On 26 Feb 2018, at 15:59, Simon Friedberger <simon.jab...@a-oben.org> wrote:
> So, lest this discussion just die. Here is a proposal:

Thanks for the proposal. Bashing follows.

>    Client-A generates message-ID based on HASH(connection_counter,
>    server_salt). The connection_counter needs to be maintained only for
>    one connection. The server salt is server generated, anew for each
>    connection and is sent to.
> 
>    Server-A checks that this is correct and uses it for MAM. This
>    should make life easier for clients because they only need to deal
>    with one ID.

I think stopping servers being able to use their own IDs for DB storage is 
probably disadvantageous.
Although I see the appeal of a client knowing its own MAM IDs, I’m not sure 
that simply knowing it is sufficient - you also need to know where it fits into 
the order of the archive, if you’re going to use it for archive sync, so I’m 
not sure this is actually buying anything, at the cost of of lack of 
flexibility in server implementations.

>  * Two problems need to be considered here:
>      o The client needs to maintain a counter.

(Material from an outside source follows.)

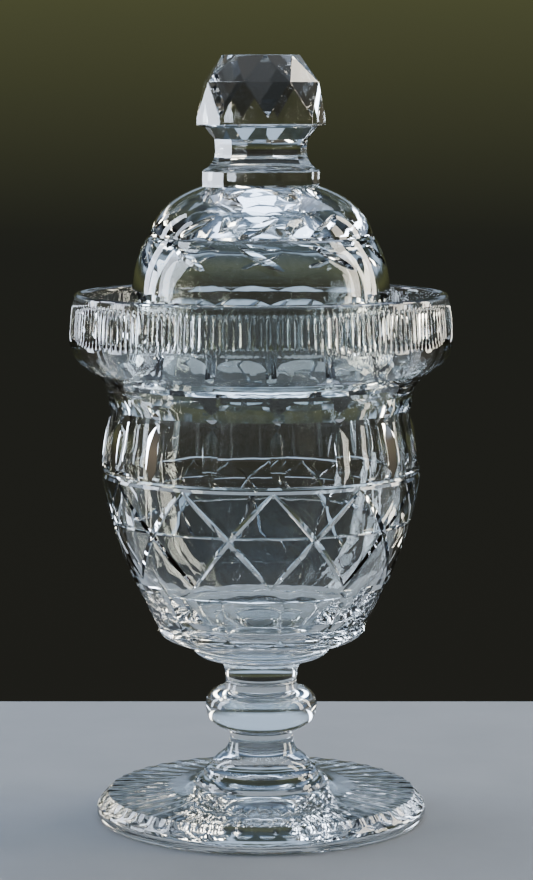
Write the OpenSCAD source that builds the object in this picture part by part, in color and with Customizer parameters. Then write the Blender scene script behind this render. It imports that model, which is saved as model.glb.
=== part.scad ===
// Covered jar in clear cut lead crystal: a footed bowl with a deep gallery rim, and a loose domed
// cover with a faceted finial. Millimetres, +Z up, origin on the surface the foot stands on.
// Each piece is one gather of glass; pieces of one body meet face to face where they were joined hot.

/* [Jar] */
// Height of the lip of the gallery rim above the foot
lip_h = 159.5; // [158:0.5:162]
// Widest diameter of the gallery rim
rim_d = 114.6; // [114:0.2:118]
// Diameter of the bowl at its ring groove
belly_d = 95.6; // [95:0.2:97]
// Outside diameter of the throat between the bowl and the gallery
throat_d = 91.2; // [91:0.2:92]
// Thickness of the rolled lip
lip_t = 2.4; // [2:0.1:2.6]
// Width across the join between the bowl and the disc below it
merese_d = 41.8; // [38:0.2:44]

/* [Stem and foot] */
// Diameter of the ring knop
knop_d = 33.8; // [32:0.2:36]
// Diameter of the foot
foot_d = 100.2; // [98:0.2:104]
// Height of the flat top of the foot where it turns down over the edge
foot_t = 7.7; // [7:0.1:8]
// Diameter of the ground hollow under the foot
pontil_d = 24; // [16:1:30]
// Depth of that hollow
pontil_h = 1; // [0.5:0.1:1.5]

/* [Cover] */
// Diameter of the dome just above its seat
dome_d = 77.4; // [77:0.1:78]
// Diameter of the flange that the cover rests on
flange_d = 88.4; // [88:0.1:88.6]
// Gap left between the flange and the slope it rests on
seat_gap = 0.45; // [0.3:0.05:0.6]
// Height of the top of the dome above the foot
dome_top_h = 191.2; // [190:0.2:192]

/* [Finial] */
// Height of the finial's flat table, which is the height of the whole piece
overall_h = 230; // [228:0.5:232]
// Width of the finial across the corners of its lower girdle
finial_d = 38.6; // [37:0.2:40]
// Width of the neck collar across its corners
collar_d = 35.2; // [34:0.2:35.6]
// Number of sides cut on the finial and its neck
finial_sides = 8; // [6:2:10]
// Turn of the finial's corners from the front, in degrees
finial_turn = 6; // [0:1:22]

/* [Hidden] */
$fn = 96;
bend_steps = 8;      // straight bands in each rounded stretch of a profile

rim_r = rim_d / 2;
belly_r = belly_d / 2;
throat_r = throat_d / 2;
knop_r = knop_d / 2;
foot_r = foot_d / 2;
dome_r = dome_d / 2;
flange_r = flange_d / 2;
finial_r = finial_d / 2;
collar_r = collar_d / 2;
merese_r = merese_d / 2;

// heights of the joins between the pieces
bowl_z = 53.5;
merese_z = 48;
knop_top_z = 39.8;
knop_z = 26.6;
foot_top_z = 20;
finial_z = 205.2;

// radii at those joins
stem_top_r = 12.2;
knop_top_r = 11.2;
knop_foot_r = 9.9;
foot_top_r = 11.2;
finial_foot_r = 14;

// heights on the bowl
belly_z = 106;       // ring groove round the widest part
throat_z = 124;      // step between the bowl's flutes and the throat
rim_z = 146.4;       // widest part of the gallery
floor_z = 59.2;      // inside floor of the bowl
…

The literal ‘have a counter in memory’ is trivial, although getting the rules 
for incrementing it right can be difficult - moreso than for SM IDs, which 
there’s another thread at the moment about people not being able to get right.

>  Even
>        though I called it a counter, it does not need to be contiguous.
>        It just needs to be increasing that the server can easily check
>        that for a given salt value it is unique.

If it’s not contiguous, how is the server going to go about validating the hash 
of an unknown value?

>      o The server needs to check the validity of the counter. If the
>        server is actually replicated and consists of multiple machines
>        this is not strictly possible.

I’m not sure I understand this. If the server salt is local to a node, and the 
connection counter is local to a connection, which is local to a node, even in 
a split cluster this should be fine?

> However, assuming normal
>        operations the IDs generated by the client will be fine and if
>        the servers have any mechanism for eventual consistency a
>        misbehaving client will be detected.

Will they? If the server can’t check the stanza at submission time, I don’t 
think it can ever (reasonably) check it later.

>    Server-B gets the message via s2s. It changes the message-ID to a
>    new one and stores the original as "origin-ID”.

That’s going to break errors and all sorts isn’t it? A stanza’s ID needs to be 
stable or things will break.

>    Client-B gets a message with only TWO IDs. message-ID is for
>    referencing locally for MAM, origin-ID is for referencing when
>    talking to the sender i.e. read receipts.

What happens with MUC? That’s an extra entity that may be doing MAM, and will 
generate new stanza IDs for the fan-out.

>    If a server generates follow-up messages it makes up a new
>    sender-ID. It should maybe set a “triggered-by-ID” so the client can
>    determine that it triggered this message. Maybe this is unnecessary.
>    The server definitely must send the message it inserted back to the
>    client to ensure a common view of history.

What does ‘generates follow-up messages’ here mean?

>    If a server changes a message it can keep the sender-ID but it MUST
>    notify the client who sent the message to make sure that clients
>    have the same view of the history.

What does ‘changes a message’ here mean? There are situations where a message 
is modified in flight and the sender can’t be told what it’s modified to.

> In this proposal stanza-IDs are not required. The message-ID is
> authoritative and when rewriting the original message-ID is kept as
> origin-ID.

I’m not sure they’re not required (see comments on MAM).

> From my original mail this solves C1, C2, C3, C4 and C5.

I’m not sure it helps with C1. It only helps with C2 by going through and 
changing every XEP that uses a stanza ID and change it to use an origin-ID, I 
think? I don’t think it makes a difference to C3 at all, does it? It doesn’t 
help C4, as the client still needs a bounce to get ordering right, and I don’t 
see how it handles C5.

> Also note, to make this a simpler change the clients could set both
> origin-ID and message-ID. The stanza-ID for MAM would turn out to be the
> same. This would be very similar to what is probably currently the most
> widespread behavior. Except that the origin-ID should be used for
> read-receipts, etc.

I suspect that just saying in message receipts and in LMC etc. “use the 
origin-id when present” would achieve much the same thing as this proposal?